WHAT YOU ARE ASKED TO DO:
Search the data for the string "that" and extract every line where it appears.

MATERIAL:
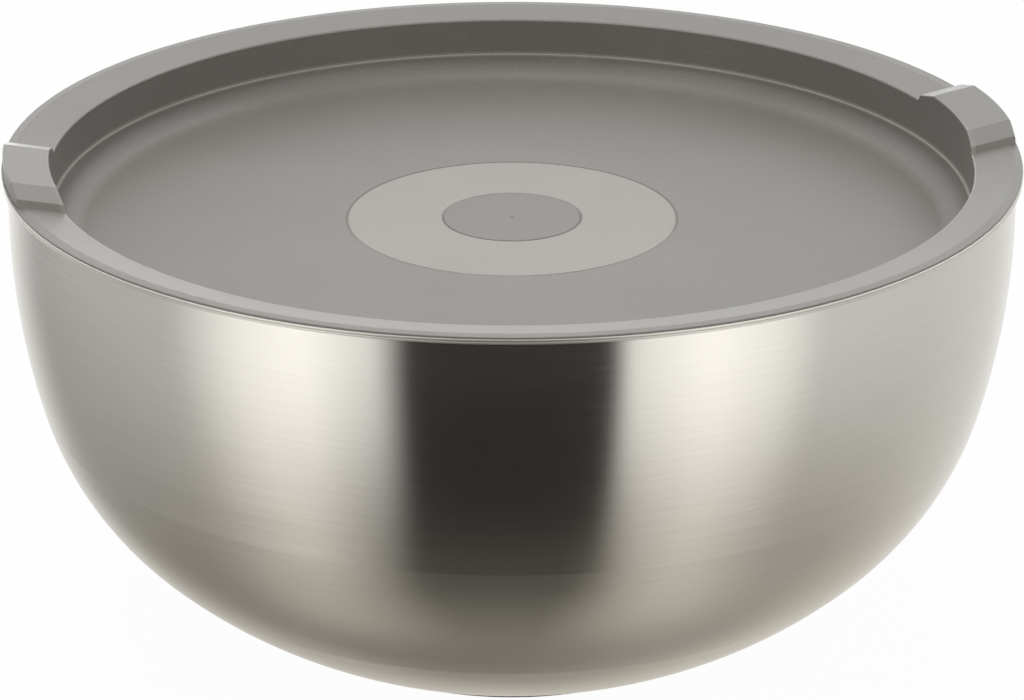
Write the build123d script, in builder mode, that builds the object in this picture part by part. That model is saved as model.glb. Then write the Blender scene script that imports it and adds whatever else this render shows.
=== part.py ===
"""Double-walled stainless steel bowl with a moulded drop-in lid.

The bowl is two deep-drawn shells with air between them, on a low non-slip foot ring. Both
shells are turned out at the top, and their two flanges lie on each other as the rim. The lid
is one moulding that rests on the rim and drops into the mouth.
Millimetres, +Z up, origin on the bowl's axis at the underside of the foot ring. The lid's
two grip tabs lie on the X axis.
"""

from math import cos, radians, sin, tan
from build123d import *
import os

# Bowl: rim and outer shell, from the rim down
rim_diameter = 277.8
rim_height = 138.9
rim_lean = 4.2
rim_show = 0.2
rim_bend = 0.5
rim_fold_gap = 0.1
side_radius = 199.4
side_sweep = 18.8
shoulder_radius = 86.3
shoulder_sweep = 30.7
sheet = 0.7

# Bowl: inner shell
wall_gap = 5.6
base_gap = 7.5
seat_angle = 25.0
lip_radius = 2.0

# Bowl: foot and vent
foot_diameter = 125.2
foot_ring_width = 9.0
foot_ring_height = 1.7
foot_edge_round = 0.3
base_margin = 0.4
base_cap_thickness = 0.8
base_cap_gap = 0.3
vent_diameter = 6.0
vent_clearance = 0.1
plug_head_diameter = 11.0
plug_head_height = 1.2

# Lid: ring, recess and plug
lid_edge_height = 0.5
rest_width = 1.96
seat_clearance = 0.3
ring_fall = 2.0
ring_round = 0.6
ring_crown = 4.0
plug_clearance = 2.2
lid_wall = 2.0
ledge_depth = 13.0
ledge_width = 0.6
ledge_round = 0.3
cove_radius = 7.4

# Lid: circles in the middle of the floor
outer_circle_diameter = 92.4
inner_circle_diameter = 38.9
groove_width = 0.8
groove_depth = 0.35
gate_diameter = 1.2
gate_height = 0.1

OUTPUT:
Write the build123d script, in builder mode, that builds the object in this picture part by part. That model is saved as model.glb. Then write the Blender scene script that imports it and adds whatever else this render shows.
is one moulding that rests on the rim and drops into the mouth.